In zijn poëzierubriek in de Volkskrant schreef criticus Arjan Peters een stuk waarin hij een gedicht van Co Woudsma ziet als een afrekening met F. Starik. In een ingezonden brief reageert de dichter op deze beschuldiging:

Had Arjan Peters soms veel te veel champagne op toen hij in het novembernummer van Hollands Maandblad mijn gedicht ‘F.’ las? ‘Hoe kwalijk van die Woudsma om deze gelegenheid (…) aan te grijpen om een paar rekeningen te vereffenen, niet alleen met de dode dichter, maar ook nog met een paar collega’s.’

Waar in dit gedicht:

F.

Na de dode lopen we vanaf de plaats
waar F. toen nog niet lag door een gebied
van rails en weiland en voormalige bedrijven,
vervolgens door het park waar hij mij kort geleden
overschreeuwde, ik ging maar verderop mijn versjes doen.

Nu, bij de poort, nemen we afscheid,
de knipperogige in blauwe trui, de deernis
grijnzende nadrukkelijke bard in pak – dan gaan
we ieder naar ons eigen einde.

reken ik met wie dan ook af? En waar haalt Peters die ‘ook nog met een paar collega’s’ vandaan? In het gedicht komen maar twee dichters voor: F. Starik (‘F.’, ‘hij’, ‘de deernis grijnzende nadrukkelijke bard in pak’) en de ik-persoon (inderdaad Co Woudsma, ‘de knipperogige in blauwe trui’).

F. en ik kenden elkaar, ik zou hem zelfs een vriend willen noemen. Hij heeft heel veel voor mij betekend. Uit het gedicht spreekt – voor wie kan lezen – mijn liefde voor hem. Ik schreef het voor de herdenking van Starik en Menno Wigman in het Amsterdamse poëziecentrum Perdu, daar heb ik het voorgelezen, de tekst gaf ik na afloop aan zijn weduwe Vrouwkje Tuinman.

Dat ‘knipperogige in blauwe trui’ is gebaseerd op een liefdevol en ironisch stuk dat Starik over mij en mijn meest recente dichtbundel in het digitale literaire tijdschrift Tzum schreef.

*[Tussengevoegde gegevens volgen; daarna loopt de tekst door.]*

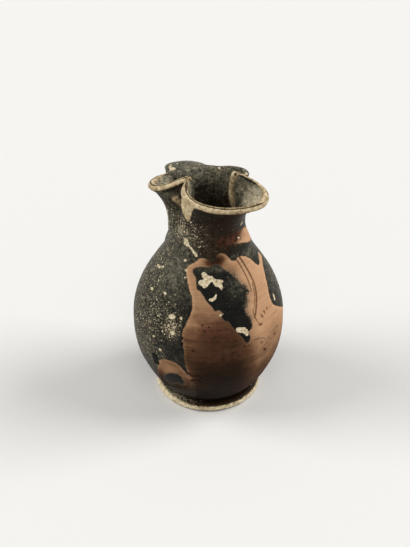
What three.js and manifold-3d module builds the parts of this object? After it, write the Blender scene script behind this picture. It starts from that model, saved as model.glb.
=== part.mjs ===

Misschien heeft Peters niet door dat in het gedicht drie tijden door elkaar lopen. Eerst is daar een festival in het Westerpark waar Starik en ik voorlezen (en inderdaad: hij had een harde stem en een theatrale manier van spreken en voordragen). Daarna zijn we beiden aanwezig op een ‘Eenzame Uitvaart’ op de nabijgelegen begraafplaats St. Barbara (‘de dode’ is de eenzaam gestorvene) en ten slotte verwijst ‘waar F. toen nog niet lag’ naar het feit dat de dichter inmiddels zelf op St. Barbara begraven ligt.

Het afscheid, aan het eind van het gedicht, is de herinnering aan het afscheid dat we, na voornoemde ‘Eenzame Uitvaart’, van elkaar namen, nabij de Haarlemmerpoort. Overdrachtelijk staat de poort natuurlijk voor het ‘hiernamaals’ (‘hemelpoort’) en aangezien ieder mens sterfelijk is gaan zowel Starik als Woudsma naar hun eigen einde.

Ik schrijf dit zo nadrukkelijk omdat ik het onverdraaglijk zou vinden als men zou denken dat ik in dit gedicht met F. Starik zou willen ‘afrekenen’. Ik vond hem een heel fijn mens, hij was me dierbaar.

Blijft het raadsel waar Peters die ‘collega’s’ vandaan haalt.

Rest mij nog te zeggen dat Peters geen enkel esthetisch argument noemt waarom hij dit gedicht ‘slecht’ zou vinden. Goed en slecht in de (dicht)kunst gaat over mooi en lelijk, over stijl. Natuurlijk staat het iedereen vrij dit gedicht goed of slecht te vinden, maar Peters’ opmerkingen gaan alleen over de (volkomen verkeerd begrepen!) inhoud van dit gedicht.